RE: [PATCH 01/10] perf record: new interfaces to read ring buffer to file

From: Liang, Kan
Date: Wed Oct 11 2017 - 11:16:08 EST


> Em Wed, Oct 11, 2017 at 04:12:42AM +0000, Liang, Kan escreveu:
> > > > /* When check_messup is true, 'end' must points to a good entry */
> > > > static union perf_event * perf_mmap__read(struct perf_mmap *md,
> bool
> > > > check_messup, u64 start, diff --git a/tools/perf/util/evlist.h
> > > > b/tools/perf/util/evlist.h index b1c14f1..1ce4857 100644
> > > > --- a/tools/perf/util/evlist.h
> > > > +++ b/tools/perf/util/evlist.h
> > > > @@ -39,6 +39,16 @@ struct perf_mmap {
> > > > char event_copy[PERF_SAMPLE_MAX_SIZE] __aligned(8);
> > > > };
> > > >
> > > > +struct perf_mmap_read {
> > > > + struct perf_mmap *md;
> > > > + u64 head;
> > > > + u64 start;
> > > > + u64 end;
> > >
> > > So there will be always a one-on-one association of 'struct
> perf_mmap_read'
> > > and 'struct perf_mmap', why not go on adding more fields to 'struct
> > > perf_mmap' as we need
> >
> > The fields in 'struct perf_mmap' needs to be recalculated before each
> reading.
> > So I put them in a new struct.
>
> Ok, but I still think that if there is a one on one relatioship of
> perf_mmap_read with perf_mmap, then we should just extend the one we
> already have for per-mmap operations, i.e. 'struct perf_mmap', I'll try
> and provide a patch on top of my perf/core branch to see how it looks.
>
> > > but not doing it all at once (backward, snapshotting,
> > > overwrite, etc) but first the simple part, make the most basic mode:
> > >
> > > perf record -a
> > >
> > > perf top
> > >
> > > work, multithreaded, leaving the other more complicated modes
> fallbacking
> > > to the old format, then when we have it solid, go on getting the other
> > > features.
> >
> > Agree.
> > When I did perf top optimization, I also tried Namhyung's perf top multi-
> thread patch.
> > https://lwn.net/Articles/667469/
> > I think it may be a good start point.
>
> I have to read that to understand why we need those indexes :-\
>
> > I didn't work on his patch.

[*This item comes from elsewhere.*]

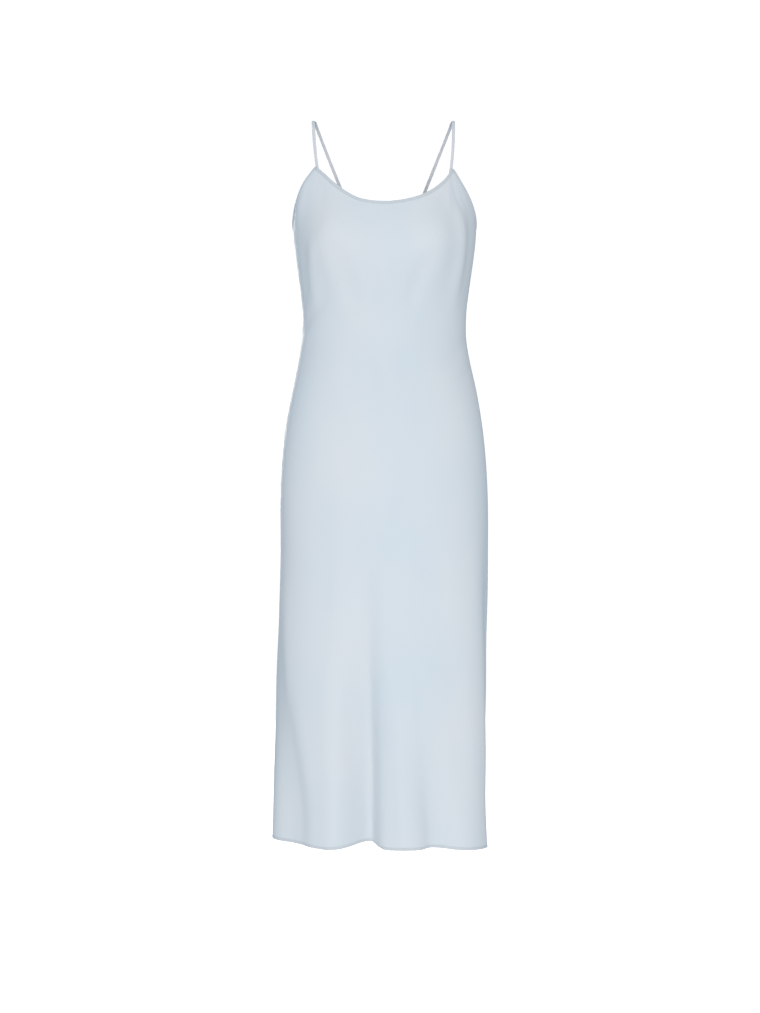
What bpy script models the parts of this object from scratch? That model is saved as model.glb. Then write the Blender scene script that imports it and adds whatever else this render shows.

Because the root cause of bad perf top
> performance
> > is non overwrite mode, which generate lots of samples shortly. It exceeds
> KNL's
> > computational capability. Multi-threading doesn't help much on this case.
> > So I tried to use overwrite mode then.
>
> Right, work on the problem you have at hand, but all these efforts
> should be considered to move forward.
>
> > > In the end, having the two formats supported will be needed anyway,
> and
> > > we can as well ask for processing with both perf.data file formats to
> compare
> > > results, while we strenghten out the new code.
> > >
> > > I just think we should do this in a more fine grained way to avoid too
> much
> > > code churn as well as having a fallback to the old code, that albeit non
> > > scalable, is what we have been using and can help in certifying that the
> new
> > > one works well, by comparing its outputs.
> >
> > I already extended the multithreading support for event synthesization in
> perf
> > record.
> > https://github.com/kliang2/perf.git perf_record_opt
> > I will send it out for review shortly after rebasing on the latest perf/core.
> >
> > In the patch series, I realloc buffer for each thread to temporarily keep the
> > processing result, and write them to the perf.data at the end of event
> > synthesization. The number of synthesized event is not big (hundreds of
> > Kilobyte). So I think it should be OK to do that.
>
> Ok, one thing I noticed was that with the snapshotting code we
> synthesize events multiple times, once per each new perf.data file, I
> haven't tested that with the multithreaded synthesizing code we recently
> merged, have you?

Not yet. I will do the test for perf record.

Thanks,
Kan